José María Martínez Muguerza (born 13 November 1942) was a Spanish footballer who played as a defender for Real Sociedad between 1962 and 1976. A historical member of Sociedad, he played his entire 14-year career there, thus being a member of the so-called one-club men group.

==Career==
Born in the Gipuzkoan town of Pasajes on 13 November 1942, Martínez began his career in the youth teams of Pasajes, Touring de Errenteria, from which he joined Real Sociedad Sanse (the B team), then in Tercera División, with whom he scored a total of 2 goals in 54 official matches between 1962 and 1964. Having played two Copa del Rey matches with the first team in the 1963–64 season, he established himself as an undisputed starter in the following season, making his debut for Real Sociedad on 3 May 1964, in a Segunda División fixture against Levante.

On 23 April 1967, Martínez was the captain of the so-called Los héroes de Puertollano ("the heroes of Puertollano"), the town where Sociedad, which included Alberto Ormaetxea, Rafael Mendiluce, and Dionisio Urreisti, secured the long-awaited promotion by drawing against Calvo Sotelo on the final matchday, thus winning the 1966–67 Segunda División. He later stated that this event marked "the beginning of the current Real Sociedad", and recalled that when they returned to Gipuzkoa, they "had no choice but to stop in every town because they set up roadblocks, as everyone wanted to greet us". Two months later, on 5 June, he married, even though his father had died in September of the previous year, leaving him an orphan.
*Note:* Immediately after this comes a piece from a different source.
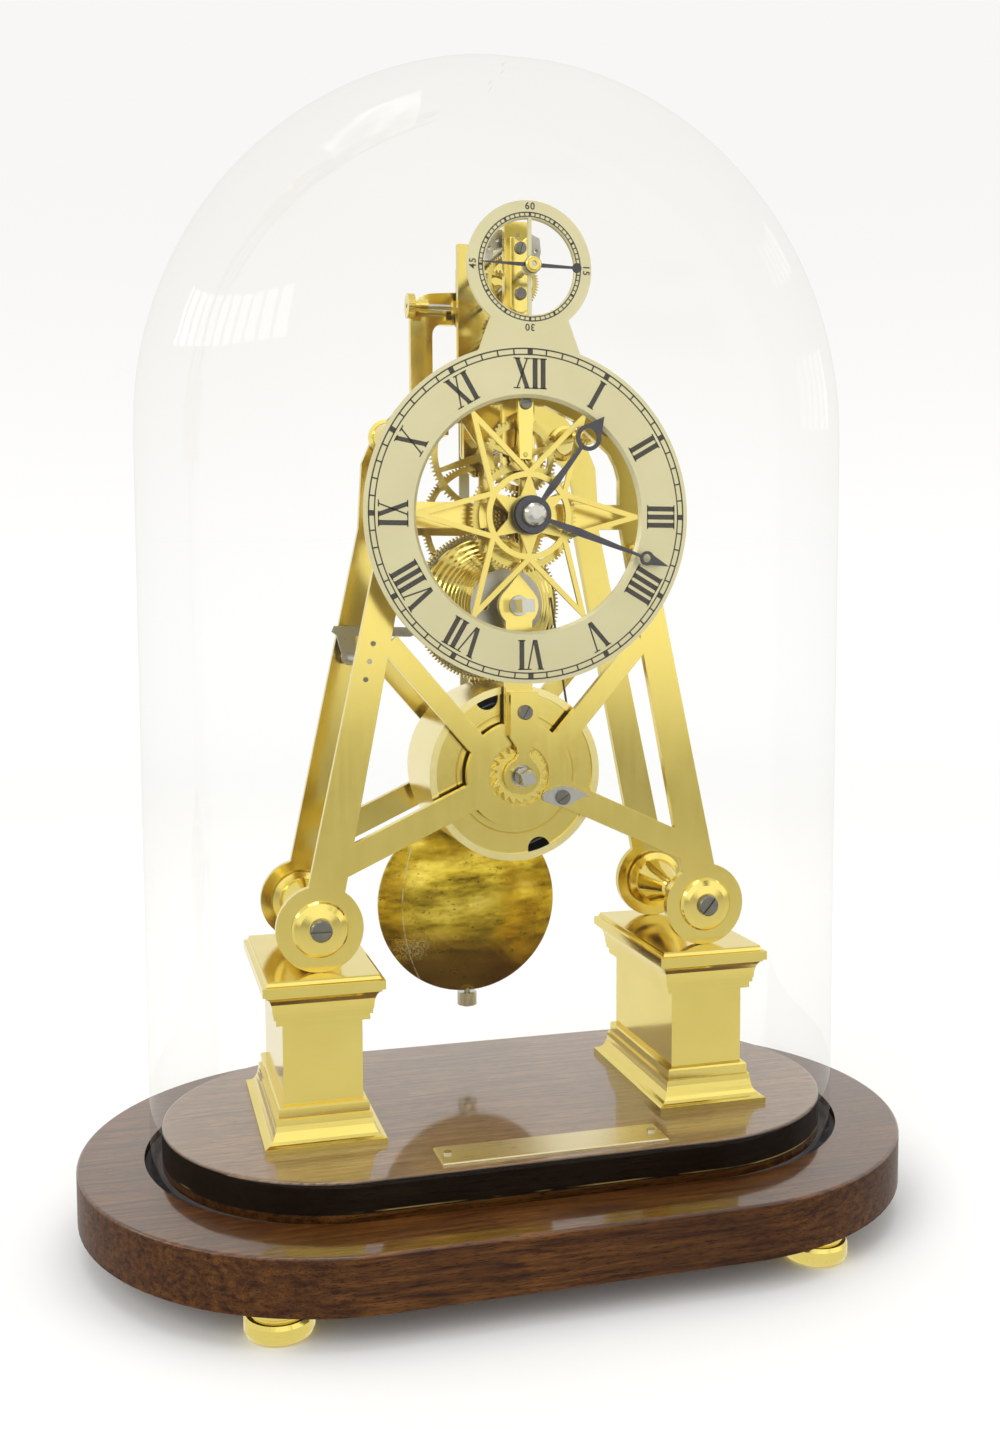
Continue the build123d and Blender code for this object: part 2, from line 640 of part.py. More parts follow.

Noted for his morale, hard work, and sacrifice, Martínez was named the best Gipuzkoan sportsman in 1973. As the captain, he played a crucial role in consolidating Sociedad's position in the top flight and participated in two fourth-place finishes in 1974 and 1975, which qualified the club for a European competition for the first time in its history. He played in all 180 minutes of the first round of the 1974–75 UEFA Cup, which ended in a 0–5 aggregate loss to Czechoslovak team Baník Ostrava. The following year, they knocked out Grasshopper, but then loss to the eventual champions Liverpool. Martínez stayed at Real Sociedad for 14 seasons, from 1962 until his retirement in 1976, scoring a total of 1 goal in 373 matches, which ended in 156 wins, 79 draws, and 138 losses, being sent off on two occasions. In total, he played 235 matches in La Liga and four matches in Europa League.

==Later life==
In 1976, Martínez, along with fellow Sociedad player Patxi Gorriti, founded Gorriti Martínez, a company dedicated to the installation of PVC and aluminum windows. He was also astute in hunting matters. Nicknamed Chino ("Chinaman") due to his slightly slanted eyes, he later became president of the Real Madrid Veterans Association. After his retirement, Martínez joined the club's board of directors, then led by José Luis Orbegozo, whose funeral he attended on 19 January 2010.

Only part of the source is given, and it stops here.